[What is being asked]: All lines from the one with "The FreeCAD and" through the one with "return np.where(k >", and only those, are to be reproduced exactly, both ends included.

>> Begin

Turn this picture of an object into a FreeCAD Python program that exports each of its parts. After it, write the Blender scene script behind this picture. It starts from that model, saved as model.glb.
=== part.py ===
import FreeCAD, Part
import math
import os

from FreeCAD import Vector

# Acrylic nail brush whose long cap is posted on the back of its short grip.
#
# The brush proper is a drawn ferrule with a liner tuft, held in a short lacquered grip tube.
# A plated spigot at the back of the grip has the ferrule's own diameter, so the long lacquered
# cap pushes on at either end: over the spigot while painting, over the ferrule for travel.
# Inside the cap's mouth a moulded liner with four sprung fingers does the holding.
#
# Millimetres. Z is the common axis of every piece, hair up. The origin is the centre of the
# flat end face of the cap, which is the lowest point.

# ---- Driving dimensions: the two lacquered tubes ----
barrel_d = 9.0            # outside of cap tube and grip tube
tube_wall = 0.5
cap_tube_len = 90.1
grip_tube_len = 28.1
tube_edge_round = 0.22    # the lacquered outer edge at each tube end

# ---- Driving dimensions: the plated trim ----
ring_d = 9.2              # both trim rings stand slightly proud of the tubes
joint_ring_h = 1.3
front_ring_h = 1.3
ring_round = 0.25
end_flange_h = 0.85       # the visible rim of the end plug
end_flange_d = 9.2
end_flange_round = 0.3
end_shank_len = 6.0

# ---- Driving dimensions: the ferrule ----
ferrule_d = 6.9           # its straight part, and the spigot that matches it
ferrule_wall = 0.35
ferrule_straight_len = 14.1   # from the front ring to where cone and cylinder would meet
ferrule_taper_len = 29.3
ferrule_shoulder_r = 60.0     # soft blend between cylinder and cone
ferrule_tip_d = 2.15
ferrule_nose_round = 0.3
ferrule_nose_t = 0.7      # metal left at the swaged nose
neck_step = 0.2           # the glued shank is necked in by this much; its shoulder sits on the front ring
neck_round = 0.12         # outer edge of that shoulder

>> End
>> Begin

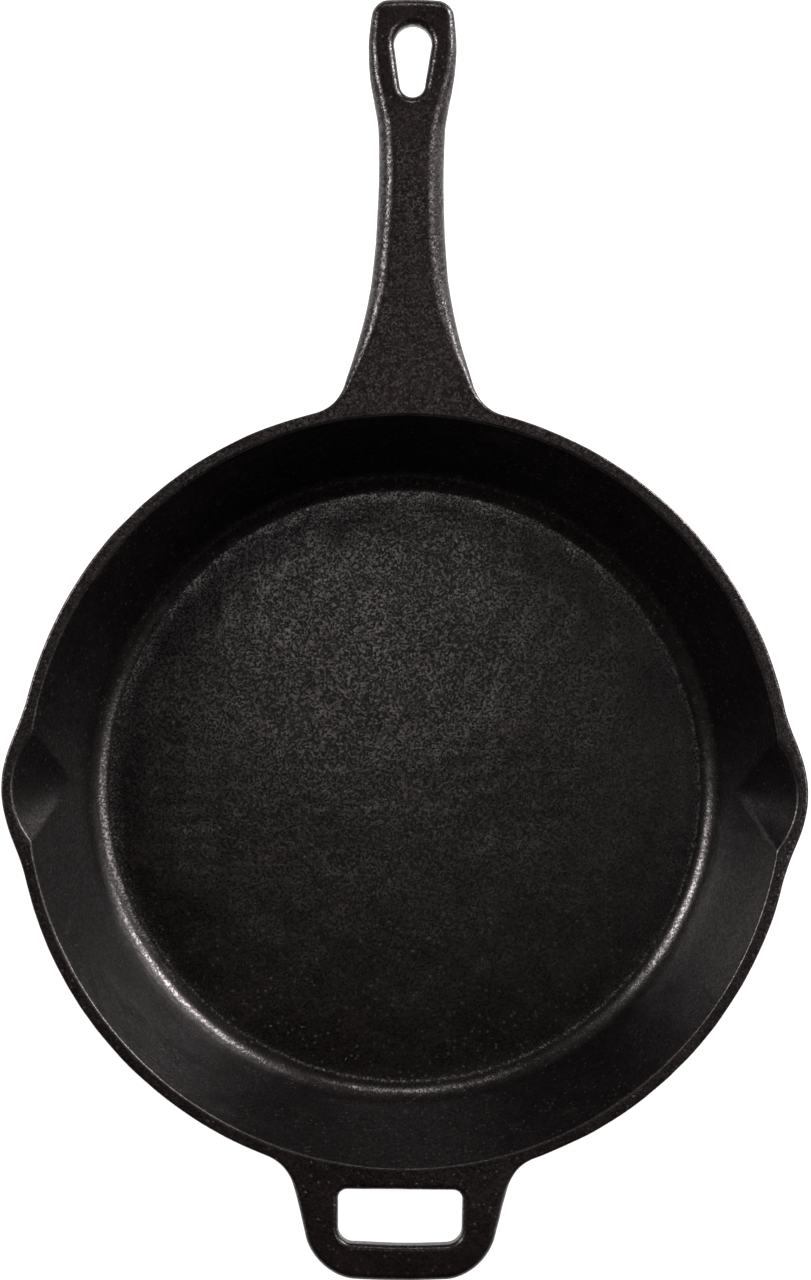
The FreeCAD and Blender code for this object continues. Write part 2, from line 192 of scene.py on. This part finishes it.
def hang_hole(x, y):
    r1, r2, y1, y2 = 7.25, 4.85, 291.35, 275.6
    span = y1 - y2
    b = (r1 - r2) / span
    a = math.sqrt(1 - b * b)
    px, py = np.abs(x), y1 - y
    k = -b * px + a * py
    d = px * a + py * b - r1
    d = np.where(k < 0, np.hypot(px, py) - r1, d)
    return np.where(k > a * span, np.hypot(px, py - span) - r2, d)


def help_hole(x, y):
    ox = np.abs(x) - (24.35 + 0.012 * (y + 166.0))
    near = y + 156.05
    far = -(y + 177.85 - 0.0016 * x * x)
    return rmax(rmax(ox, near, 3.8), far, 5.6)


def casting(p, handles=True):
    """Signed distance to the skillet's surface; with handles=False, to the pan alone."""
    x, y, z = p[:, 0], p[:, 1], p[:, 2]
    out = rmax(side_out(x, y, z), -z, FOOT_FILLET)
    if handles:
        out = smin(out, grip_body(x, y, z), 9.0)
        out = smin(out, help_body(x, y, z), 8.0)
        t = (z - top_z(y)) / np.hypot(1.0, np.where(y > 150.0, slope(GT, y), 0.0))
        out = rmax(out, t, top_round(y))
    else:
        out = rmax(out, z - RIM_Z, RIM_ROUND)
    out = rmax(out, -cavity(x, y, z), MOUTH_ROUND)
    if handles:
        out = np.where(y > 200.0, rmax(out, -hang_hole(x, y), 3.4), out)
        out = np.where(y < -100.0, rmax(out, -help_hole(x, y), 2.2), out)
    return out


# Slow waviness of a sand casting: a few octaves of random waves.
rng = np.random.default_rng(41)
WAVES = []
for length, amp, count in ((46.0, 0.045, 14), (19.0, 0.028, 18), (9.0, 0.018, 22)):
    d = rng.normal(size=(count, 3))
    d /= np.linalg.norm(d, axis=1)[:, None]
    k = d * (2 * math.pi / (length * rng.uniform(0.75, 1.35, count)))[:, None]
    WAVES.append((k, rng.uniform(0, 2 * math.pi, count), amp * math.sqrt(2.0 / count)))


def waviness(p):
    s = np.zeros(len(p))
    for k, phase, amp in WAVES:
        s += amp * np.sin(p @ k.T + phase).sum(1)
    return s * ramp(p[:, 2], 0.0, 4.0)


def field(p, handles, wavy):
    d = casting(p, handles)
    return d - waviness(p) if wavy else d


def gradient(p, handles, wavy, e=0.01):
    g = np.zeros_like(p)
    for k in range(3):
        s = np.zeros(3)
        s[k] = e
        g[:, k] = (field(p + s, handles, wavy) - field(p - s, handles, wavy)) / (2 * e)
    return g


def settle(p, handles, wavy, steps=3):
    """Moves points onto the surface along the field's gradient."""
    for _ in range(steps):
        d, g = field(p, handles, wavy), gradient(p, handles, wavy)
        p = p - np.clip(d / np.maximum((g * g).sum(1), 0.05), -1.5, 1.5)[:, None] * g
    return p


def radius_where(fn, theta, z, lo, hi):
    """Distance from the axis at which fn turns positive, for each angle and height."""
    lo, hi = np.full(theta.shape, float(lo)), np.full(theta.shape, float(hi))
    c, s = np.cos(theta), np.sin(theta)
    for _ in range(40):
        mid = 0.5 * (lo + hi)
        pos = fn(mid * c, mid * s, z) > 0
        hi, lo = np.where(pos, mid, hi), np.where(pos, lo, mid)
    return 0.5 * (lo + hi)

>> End

[Correct output]:
The FreeCAD and Blender code for this object continues. Write part 2, from line 192 of scene.py on. This part finishes it.
def hang_hole(x, y):
    r1, r2, y1, y2 = 7.25, 4.85, 291.35, 275.6
    span = y1 - y2
    b = (r1 - r2) / span
    a = math.sqrt(1 - b * b)
    px, py = np.abs(x), y1 - y
    k = -b * px + a * py
    d = px * a + py * b - r1
    d = np.where(k < 0, np.hypot(px, py) - r1, d)
    return np.where(k > a * span, np.hypot(px, py - span) - r2, d)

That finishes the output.